SET VARIABLE common_crawl_new_file = getvariable('data_path') || '/cc-main/warc/crawl=CC-MAIN-2025-43/subset=warc/part-00299-08d3d8a4-29d7-4627-90c5-75c34ee698ca.c000.gz.parquet';

CREATE TABLE IF NOT EXISTS commoncrawl.warc AS
    FROM read_parquet(getvariable('common_crawl_new_file'))
    WITH NO DATA;
-- Use same kind of partitioning info as they use in production
ALTER TABLE commoncrawl.warc SET PARTITIONED BY (crawl, subset);

CALL ducklake_add_data_files(
    'commoncrawl',
    'warc',
    getvariable('common_crawl_new_file')
);

-- Between CC-MAIN-2013-20 and CC-MAIN-2021-43 'fetch_time' does not have timezone
SET VARIABLE common_crawl_old_file = getvariable('data_path') || '/cc-main/warc/crawl=CC-MAIN-2021-43/subset=warc/part-00299-16202947-a809-4711-8221-79ab0a79d5b1.c000.gz.parquet';

CREATE TABLE IF NOT EXISTS commoncrawl.legacy_timestamp_warc AS
    FROM read_parquet(getvariable('common_crawl_old_file'))
    WITH NO DATA;
-- Use same kind of partitioning info as they use in production
ALTER TABLE commoncrawl.legacy_timestamp_warc SET PARTITIONED BY (crawl, subset);

CALL ducklake_add_data_files(
    'commoncrawl',
    'legacy_timestamp_warc',
    getvariable('common_crawl_old_file')
);

-- Create a unified view which supports both new and old timestamp formats
CREATE VIEW commoncrawl.view AS (
    FROM commoncrawl.warc
    UNION ALL BY NAME
    SELECT * REPLACE (fetch_time::TIMESTAMPTZ AS fetch_time)
    FROM commoncrawl.legacy_timestamp_warc
);

-- Show everything is working
USE commoncrawl;
SHOW TABLES;

-- Stop using the database
USE memory;
DETACH commoncrawl;

-- https://github.com/duckdb/ducklake/issues/576
-- If this would work then we could have a single table for all columnar crawls
-- ALTER TABLE commoncrawl.legacy_timestamp_warc ALTER COLUMN fetch_time TYPE TIMESTAMPTZ;

-- Re-attach with direct https access 
ATTACH 'ducklake:commoncrawl.ducklake' AS commoncrawl (
    DATA_PATH 'https://data.commoncrawl.org/cc-index/table',
    --METADATA_SCHEMA 'cc-main',
    OVERRIDE_DATA_PATH TRUE
);

USE commoncrawl;
SHOW TABLES;

USE memory;
DETACH commoncrawl;

-- Then test s3 with access through env
CREATE SECRET IF NOT EXISTS commoncrawl_s3 (
    TYPE S3,
    KEY_ID getenv('AWS_ACCESS_KEY_ID'),
    SECRET getenv('AWS_SECRET_ACCESS_KEY'),
    REGION 'us-east-1'
);

ATTACH 'ducklake:commoncrawl.ducklake' AS commoncrawl (
    DATA_PATH 's3://commoncrawl/cc-index/table',
    --METADATA_SCHEMA 'cc-main',
    OVERRIDE_DATA_PATH TRUE
);

USE commoncrawl;
SHOW TABLES;

CALL enable_logging('HTTP');

-- Ask only for information which is present in the file names
SELECT DISTINCT(crawl) FROM commoncrawl.view;

-- NOTE: This should show S3 requests and not data.commoncrawl.org requests
FROM duckdb_logs_parsed('HTTP');

OS:

MacOS

DuckDB Version:

1.4.2

DuckLake Version:

f134ad8

DuckDB Client:

CLI

Hardware:

No response

Full Name:

Onni Hakala

Affiliation:

Freelancer

What is the latest build you tested with? If possible, we recommend testing with the latest nightly build.

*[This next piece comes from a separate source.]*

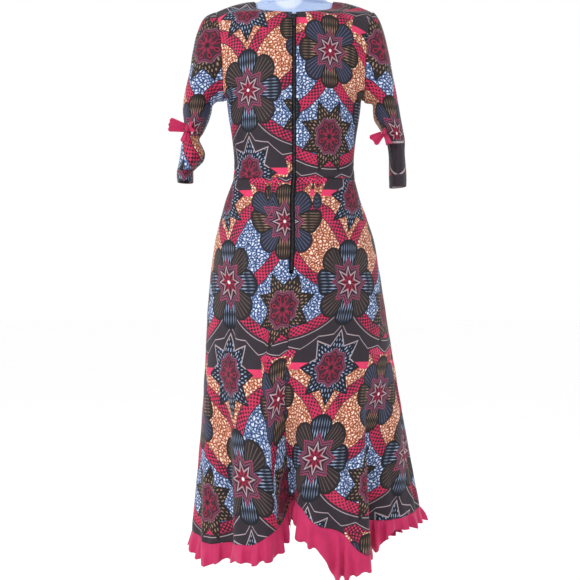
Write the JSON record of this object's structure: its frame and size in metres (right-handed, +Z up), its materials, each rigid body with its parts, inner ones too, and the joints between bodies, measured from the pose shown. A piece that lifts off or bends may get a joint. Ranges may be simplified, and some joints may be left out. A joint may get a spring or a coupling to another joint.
{
  "type": "maxi dress on a dress form",
  "caption": "Long fitted dress of printed cotton with a back zip, bow-tied sleeves, a flared skirt in deep folds and a ruffled uneven hem, standing on a limbless dress form.",
  "frame": {"origin": "the middle of the base's underside, on the floor", "axes": "+Z up; the dress's back faces -Y and its front +Y; +X is the wearer's right"},
  "size_m": [0.6177, 0.4486, 1.57],
  "materials": {
    "printed_cotton": "matt wax-printed plain-weave cotton",
    "pink_cotton": "matt plain-weave cotton",
    "zip_tape": "black woven tape and coil",
    "zip_metal": "black lacquered zinc",
    "form_plastic": "pale blue satin moulded plastic",
    "stand_acrylic": "clear polished acrylic",
    "stand_steel": "brushed steel"
  },
  "bodies": {
    "dress": {"bodice_front": "printed_cotton", "bodice_back_left": "printed_cotton", "bodice_back_right": "printed_cotton", "skirt_front": "printed_cotton", "skirt_back_left": "printed_cotton", "skirt_back_right": "printed_cotton", "sleeve_left": "printed_cotton", "sleeve_right": "printed_cotton", "cuff_left": "printed_cotton", "cuff_right": "printed_cotton", "ruffle_front_right": "pink_cotton", "ruffle_front_left": "pink_cotton", "ruffle_back_left": "pink_cotton", "ruffle_back_right": "pink_cotton", "bow_left_knot": "pink_cotton", "bow_left_outer": "pink_cotton", "bow_left_inner": "pink_cotton", "bow_left_tail": "pink_cotton", "bow_right_knot": "pink_cotton", "bow_right_outer": "pink_cotton", "bow_right_inner": "pink_cotton", "zip_tape_left": "zip_tape", "zip_tape_right": "zip_tape", "zip_chain": "zip_tape", "zip_slider": "zip_metal", "form_torso": "form_plastic", "form_pole": "stand_acrylic", "form_base": "stand_steel"},
    "pull_tab": {"zip_pull": "zip_metal"}
  },
  "joints": [
    {"name": "pull_tab_swing", "type": "hinge", "parent": "dress", "child": "pull_tab", "pos_m": [0, -0.10574, 1.43054], "axis": [-1, 0, 0], "range_deg": [0, 160]}
  ]
}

I have not tested with any build

Did you include all relevant data sets for reproducing the issue?

No - Other reason (please specify in the issue body)

Did you include all code required to reproduce the issue?

  • [ ] Yes, I have

Did you include all relevant configuration (e.g., CPU architecture, Python version, Linux distribution) to reproduce the issue?

  • [ ] Yes, I have

onnimonni avatar Nov 24 '25 13:11 onnimonni

So the problem here is that when we add_data_files, because we theoretically want the user to specify a file wherever they want, then we store absolute paths instead of relative paths, i.e.:

FROM __ducklake_metadata_commoncrawl.ducklake_data_file select path_is_relative, path;
┌──────────────────┬─────────────────────────────────────────────────────────────────────────────────────────────────────────────────────────────────────────────────┐
│ path_is_relative │                                                                      path                                                                       │
│     boolean      │                                                                     varchar                                                                     │
├──────────────────┼─────────────────────────────────────────────────────────────────────────────────────────────────────────────────────────────────────────────────┤
│ false            │ https://data.commoncrawl.org/cc-index/table/cc-main/warc/crawl=CC-MAIN-2025-43/subset=warc/part-00299-08d3d8a4-29d7-4627-90c5-75c34ee698ca.c0…  │
│ false            │ https://data.commoncrawl.org/cc-index/table/cc-main/warc/crawl=CC-MAIN-2021-43/subset=warc/part-00299-16202947-a809-4711-8221-79ab0a79d5b1.c0…  │
└──────────────────┴─────────────────────────────────────────────────────────────────────────────────────────────────────────────────────────────────────────────────┘

I am unsure whether this is a bug... it seems to me that this is expected behaviour, otherwise added data files need to always be in the default path to be "usable". I think this is just one other example that we need better consistency, however I am unsure that the behaviour of this function will change.

@pdet what do u think?

guillesd avatar Nov 24 '25 14:11 guillesd

This is expected behavior.

Paths are only relative if they are the same paths as the table being created. If not, we will store absolute paths.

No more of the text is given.